● **EXERCISE DETAILS**
Return the full material exactly.

● **SUPPLIED DATA**
────
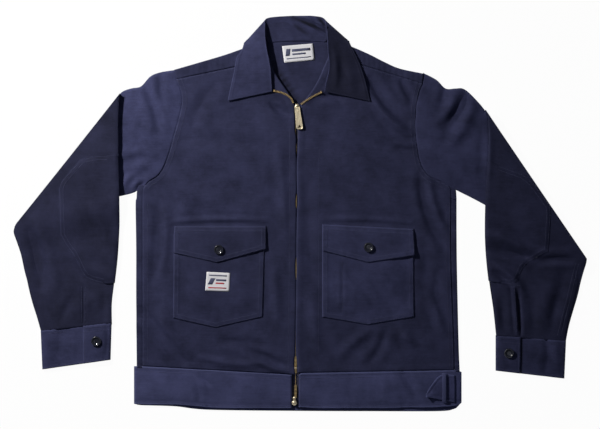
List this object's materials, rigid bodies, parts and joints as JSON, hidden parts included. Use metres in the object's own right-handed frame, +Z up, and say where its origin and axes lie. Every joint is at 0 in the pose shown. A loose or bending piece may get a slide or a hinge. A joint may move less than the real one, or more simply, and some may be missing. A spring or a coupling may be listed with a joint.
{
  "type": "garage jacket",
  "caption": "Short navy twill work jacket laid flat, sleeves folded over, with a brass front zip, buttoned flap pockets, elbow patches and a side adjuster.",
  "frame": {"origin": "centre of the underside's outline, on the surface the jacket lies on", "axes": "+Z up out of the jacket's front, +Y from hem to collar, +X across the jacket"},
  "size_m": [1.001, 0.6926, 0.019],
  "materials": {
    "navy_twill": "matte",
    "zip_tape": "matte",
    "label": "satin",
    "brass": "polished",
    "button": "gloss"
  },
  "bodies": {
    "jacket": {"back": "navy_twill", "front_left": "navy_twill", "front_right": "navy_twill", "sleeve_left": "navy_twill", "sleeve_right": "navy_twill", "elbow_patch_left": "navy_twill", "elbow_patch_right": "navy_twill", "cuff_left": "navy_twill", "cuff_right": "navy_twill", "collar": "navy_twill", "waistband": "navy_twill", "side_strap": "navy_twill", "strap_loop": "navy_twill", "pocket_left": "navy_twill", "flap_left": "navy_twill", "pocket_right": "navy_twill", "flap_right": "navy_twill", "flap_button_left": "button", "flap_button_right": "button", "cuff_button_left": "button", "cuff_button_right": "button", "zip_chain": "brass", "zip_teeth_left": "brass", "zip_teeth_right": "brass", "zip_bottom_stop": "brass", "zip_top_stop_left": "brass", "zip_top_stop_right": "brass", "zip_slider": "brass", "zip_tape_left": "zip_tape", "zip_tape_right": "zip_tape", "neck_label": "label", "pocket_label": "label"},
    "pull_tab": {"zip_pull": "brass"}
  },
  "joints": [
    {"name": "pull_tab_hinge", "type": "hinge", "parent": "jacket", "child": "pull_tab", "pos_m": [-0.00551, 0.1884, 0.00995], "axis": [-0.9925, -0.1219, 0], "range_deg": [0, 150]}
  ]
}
────
● **FINAL RESULT**
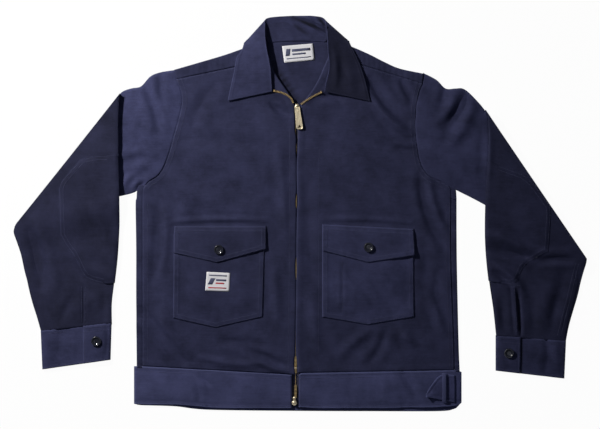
List this object's materials, rigid bodies, parts and joints as JSON, hidden parts included. Use metres in the object's own right-handed frame, +Z up, and say where its origin and axes lie. Every joint is at 0 in the pose shown. A loose or bending piece may get a slide or a hinge. A joint may move less than the real one, or more simply, and some may be missing. A spring or a coupling may be listed with a joint.
{
  "type": "garage jacket",
  "caption": "Short navy twill work jacket laid flat, sleeves folded over, with a brass front zip, buttoned flap pockets, elbow patches and a side adjuster.",
  "frame": {"origin": "centre of the underside's outline, on the surface the jacket lies on", "axes": "+Z up out of the jacket's front, +Y from hem to collar, +X across the jacket"},
  "size_m": [1.001, 0.6926, 0.019],
  "materials": {
    "navy_twill": "matte",
    "zip_tape": "matte",
    "label": "satin",
    "brass": "polished",
    "button": "gloss"
  },
  "bodies": {
    "jacket": {"back": "navy_twill", "front_left": "navy_twill", "front_right": "navy_twill", "sleeve_left": "navy_twill", "sleeve_right": "navy_twill", "elbow_patch_left": "navy_twill", "elbow_patch_right": "navy_twill", "cuff_left": "navy_twill", "cuff_right": "navy_twill", "collar": "navy_twill", "waistband": "navy_twill", "side_strap": "navy_twill", "strap_loop": "navy_twill", "pocket_left": "navy_twill", "flap_left": "navy_twill", "pocket_right": "navy_twill", "flap_right": "navy_twill", "flap_button_left": "button", "flap_button_right": "button", "cuff_button_left": "button", "cuff_button_right": "button", "zip_chain": "brass", "zip_teeth_left": "brass", "zip_teeth_right": "brass", "zip_bottom_stop": "brass", "zip_top_stop_left": "brass", "zip_top_stop_right": "brass", "zip_slider": "brass", "zip_tape_left": "zip_tape", "zip_tape_right": "zip_tape", "neck_label": "label", "pocket_label": "label"},
    "pull_tab": {"zip_pull": "brass"}
  },
  "joints": [
    {"name": "pull_tab_hinge", "type": "hinge", "parent": "jacket", "child": "pull_tab", "pos_m": [-0.00551, 0.1884, 0.00995], "axis": [-0.9925, -0.1219, 0], "range_deg": [0, 150]}
  ]
}